TASK DESCRIPTION: Print all of the data exactly as written.

GIVEN DATA:
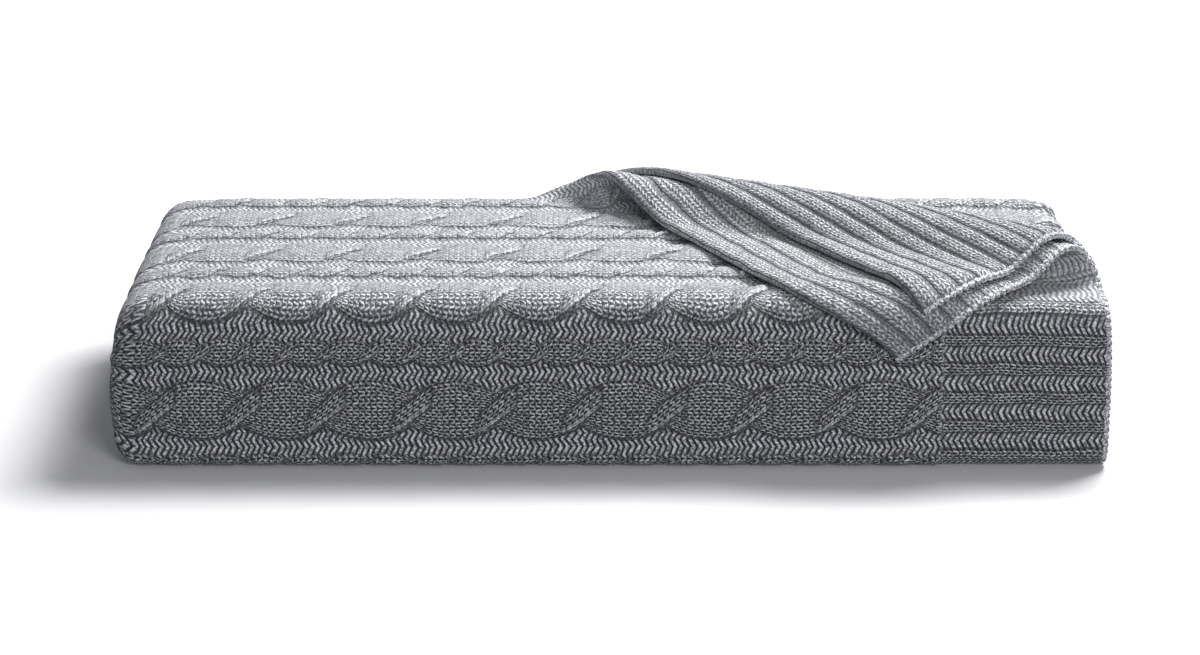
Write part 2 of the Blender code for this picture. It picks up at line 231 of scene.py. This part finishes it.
def turned(x, flat_y, layer, inside):
    """Place of the turned corner, from its place before turning, its layer and its depth in that layer."""
    to_back = np.array([-math.cos(LINE_ANGLE), math.sin(LINE_ANGLE)])
    across = np.array([math.sin(LINE_ANGLE), math.cos(LINE_ANGLE)])
    y = drawn_in(x, flat_y, layer)
    q = past_line(x, y)
    along = (x - RIGHT) * to_back[0] + (y - LINE_Y) * to_back[1]
    path = q + BEND
    pressed = smooth(path, 0, PRESS_RUN)
    mid = layer * PITCH * (1 - (1 - PRESSED) * pressed)
    depth = inside * (1 - (1 - THINNED) * pressed)
    radius = BEND + mid
    flat_radius = RUN_OUT - mid
    bend_angle = math.pi + SLOPE
    slant = slant_run()
    past_bend = path - radius * bend_angle
    angle = np.clip(path / radius, 0, bend_angle)
    on_slant = np.clip(past_bend, 0, slant)
    easing = np.clip((past_bend - slant) / flat_radius, 0, SLOPE)
    lying = np.maximum(past_bend - slant - flat_radius * SLOPE, 0)
    reach_mid, rise_mid = bend_profile(radius, flat_radius, angle, on_slant, easing, lying)
    reach, rise = bend_profile(radius + depth, flat_radius - depth, angle, on_slant, easing, lying)
    plan_x = RIGHT + along * to_back[0] + reach * across[0]
    plan_y = LINE_Y + along * to_back[1] + reach_mid * across[1]
    drape = CORNER_MID + rise_mid
    over = np.maximum(CORNER - plan_y, 0)
    tip = np.minimum(over / drape, math.pi / 2)
    hang = np.maximum(over - drape * math.pi / 2, 0)
    out_y = (reach - reach_mid) * across[1]
    out_z = drape + rise - rise_mid
    new_y = np.maximum(plan_y, CORNER) + out_y * np.cos(tip) - out_z * np.sin(tip)
    new_z = TOTAL_HIGH - CORNER + out_y * np.sin(tip) + out_z * np.cos(tip) - hang
    return q > -BEND, plan_x, new_y, new_z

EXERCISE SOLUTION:
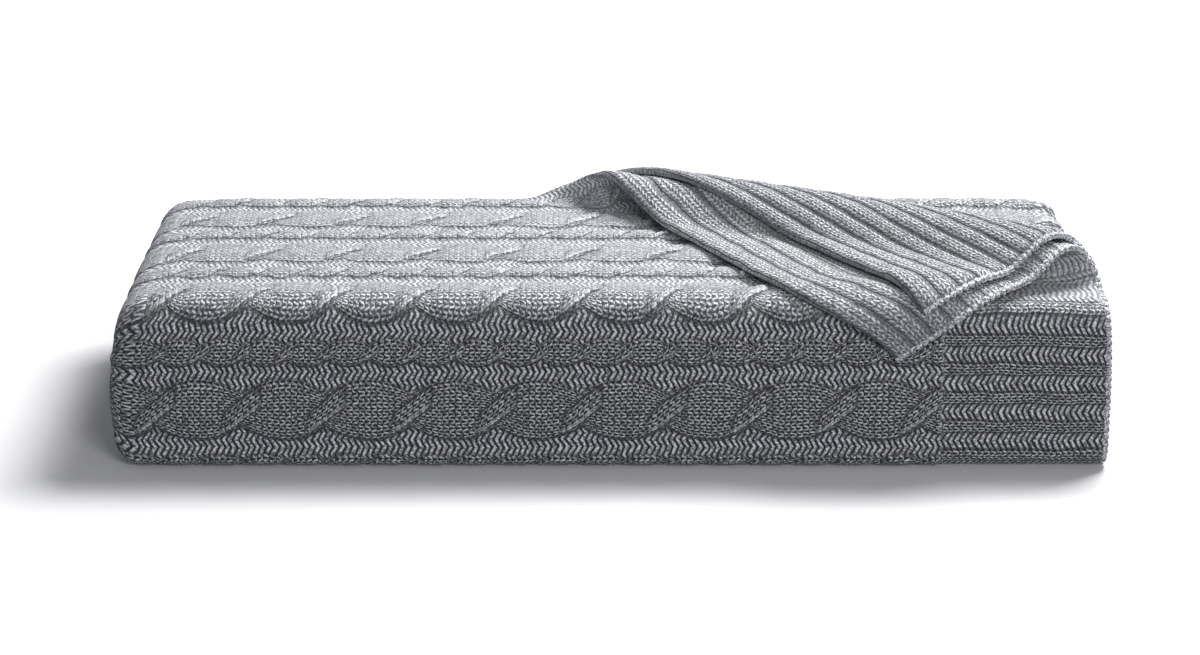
Write part 2 of the Blender code for this picture. It picks up at line 231 of scene.py. This part finishes it.
def turned(x, flat_y, layer, inside):
    """Place of the turned corner, from its place before turning, its layer and its depth in that layer."""
    to_back = np.array([-math.cos(LINE_ANGLE), math.sin(LINE_ANGLE)])
    across = np.array([math.sin(LINE_ANGLE), math.cos(LINE_ANGLE)])
    y = drawn_in(x, flat_y, layer)
    q = past_line(x, y)
    along = (x - RIGHT) * to_back[0] + (y - LINE_Y) * to_back[1]
    path = q + BEND
    pressed = smooth(path, 0, PRESS_RUN)
    mid = layer * PITCH * (1 - (1 - PRESSED) * pressed)
    depth = inside * (1 - (1 - THINNED) * pressed)
    radius = BEND + mid
    flat_radius = RUN_OUT - mid
    bend_angle = math.pi + SLOPE
    slant = slant_run()
    past_bend = path - radius * bend_angle
    angle = np.clip(path / radius, 0, bend_angle)
    on_slant = np.clip(past_bend, 0, slant)
    easing = np.clip((past_bend - slant) / flat_radius, 0, SLOPE)
    lying = np.maximum(past_bend - slant - flat_radius * SLOPE, 0)
    reach_mid, rise_mid = bend_profile(radius, flat_radius, angle, on_slant, easing, lying)
    reach, rise = bend_profile(radius + depth, flat_radius - depth, angle, on_slant, easing, lying)
    plan_x = RIGHT + along * to_back[0] + reach * across[0]
    plan_y = LINE_Y + along * to_back[1] + reach_mid * across[1]
    drape = CORNER_MID + rise_mid
    over = np.maximum(CORNER - plan_y, 0)
    tip = np.minimum(over / drape, math.pi / 2)
    hang = np.maximum(over - drape * math.pi / 2, 0)
    out_y = (reach - reach_mid) * across[1]
    out_z = drape + rise - rise_mid
    new_y = np.maximum(plan_y, CORNER) + out_y * np.cos(tip) - out_z * np.sin(tip)
    new_z = TOTAL_HIGH - CORNER + out_y * np.sin(tip) + out_z * np.cos(tip) - hang
    return q > -BEND, plan_x, new_y, new_z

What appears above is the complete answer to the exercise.